WRITTEN INSTRUCTION | Would you output the whole listing below, exactly as it reads?
━━━━━━━━━━━━━━━━
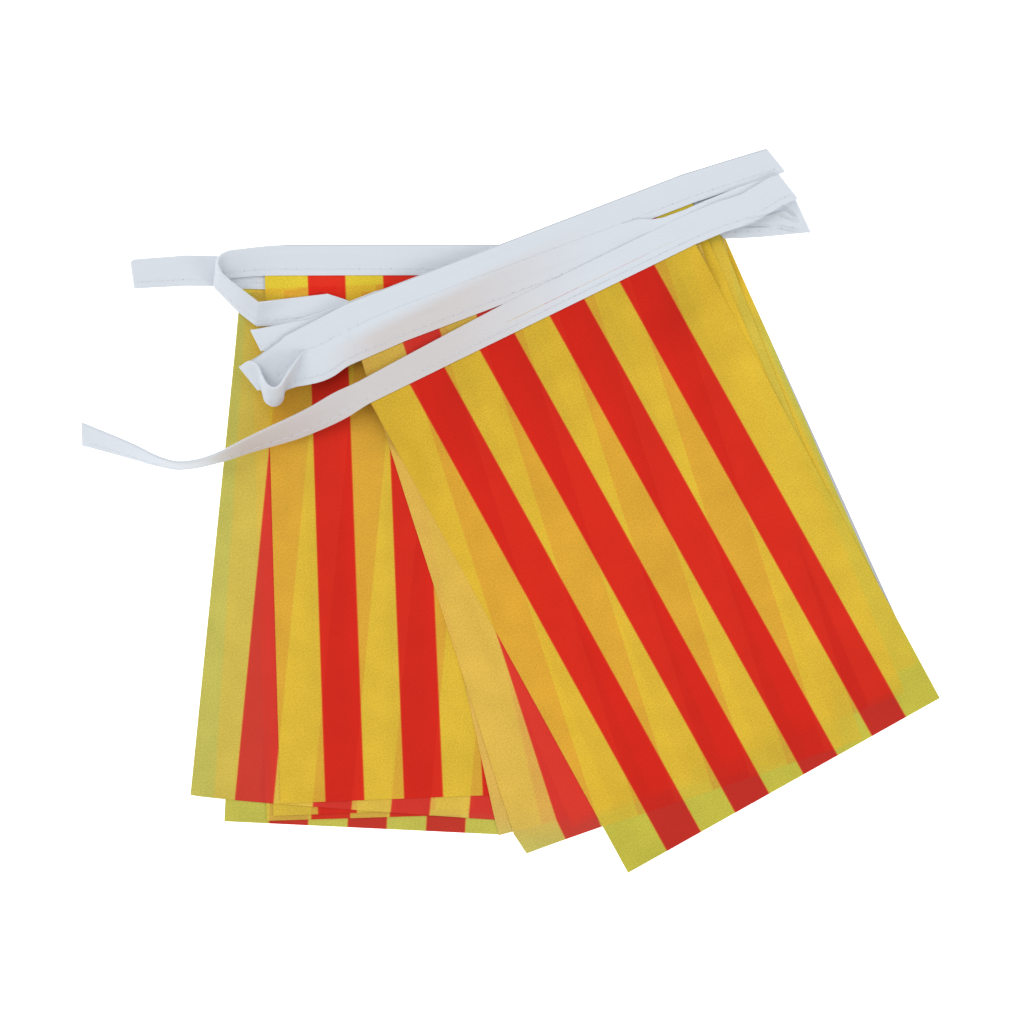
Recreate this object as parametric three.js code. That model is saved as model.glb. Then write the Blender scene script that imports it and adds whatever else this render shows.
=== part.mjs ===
// One length of string-flag bunting, folded back and forth and laid flat in two fanned piles.
// Millimetres. X runs along the header tape to the right, Y from the flags' hems up to the tape, Z is up.
// The origin is at the middle of the bunting's outline, on the surface that it lies on.
import * as THREE from "three";

const SHEET = 1.05; // height of one flag as modelled, and thickness of the folded tape
const GAP = 0.3; // air between two layers, and between a flag and the tape that it hangs from
const PITCH = SHEET + GAP;
const TAPE_WIDTH = 12; // a 24 mm band folded in half
const PILE = 5; // flags in the left pile, which the right pile lies across
const FOLD_STEPS = 4; // flats round each turn of the tape
const LONG_STEP = 30; // longest flat of the tape over the piles
const SHORT_STEP = 5; // longest flat of the tape beyond the right edge of the left pile

// Where cloth comes down past an edge beneath it: the fall starts at `start`, measured along (x, y),
// and is spread over `length` in `steps` flats.
const EAST = { x: 0.993, y: -0.115, start: 65.9, length: 48, steps: 6, fall: PILE * PITCH };
const SOUTH = { x: 0, y: -1, start: 114.5, length: 26.5, steps: 5, fall: PILE * PITCH };
const WEST = { x: -0.9989, y: 0.0469, start: 108.34, length: 12, steps: 4, fall: 2.5 };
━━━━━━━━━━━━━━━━
SOLUTION FOR THIS EXERCISE |
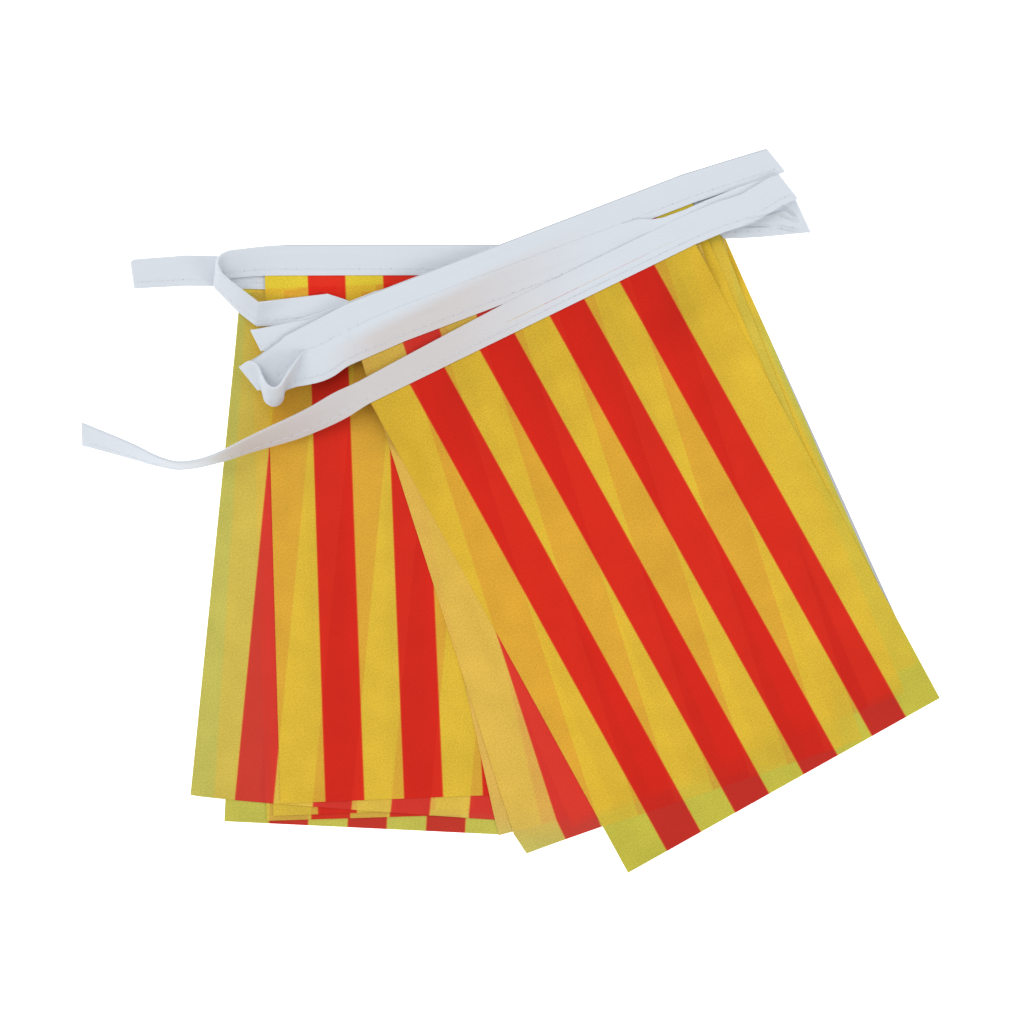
Recreate this object as parametric three.js code. That model is saved as model.glb. Then write the Blender scene script that imports it and adds whatever else this render shows.
=== part.mjs ===
// One length of string-flag bunting, folded back and forth and laid flat in two fanned piles.
// Millimetres. X runs along the header tape to the right, Y from the flags' hems up to the tape, Z is up.
// The origin is at the middle of the bunting's outline, on the surface that it lies on.
import * as THREE from "three";

const SHEET = 1.05; // height of one flag as modelled, and thickness of the folded tape
const GAP = 0.3; // air between two layers, and between a flag and the tape that it hangs from
const PITCH = SHEET + GAP;
const TAPE_WIDTH = 12; // a 24 mm band folded in half
const PILE = 5; // flags in the left pile, which the right pile lies across
const FOLD_STEPS = 4; // flats round each turn of the tape
const LONG_STEP = 30; // longest flat of the tape over the piles
const SHORT_STEP = 5; // longest flat of the tape beyond the right edge of the left pile

// Where cloth comes down past an edge beneath it: the fall starts at `start`, measured along (x, y),
// and is spread over `length` in `steps` flats.
const EAST = { x: 0.993, y: -0.115, start: 65.9, length: 48, steps: 6, fall: PILE * PITCH };
const SOUTH = { x: 0, y: -1, start: 114.5, length: 26.5, steps: 5, fall: PILE * PITCH };
const WEST = { x: -0.9989, y: 0.0469, start: 108.34, length: 12, steps: 4, fall: 2.5 };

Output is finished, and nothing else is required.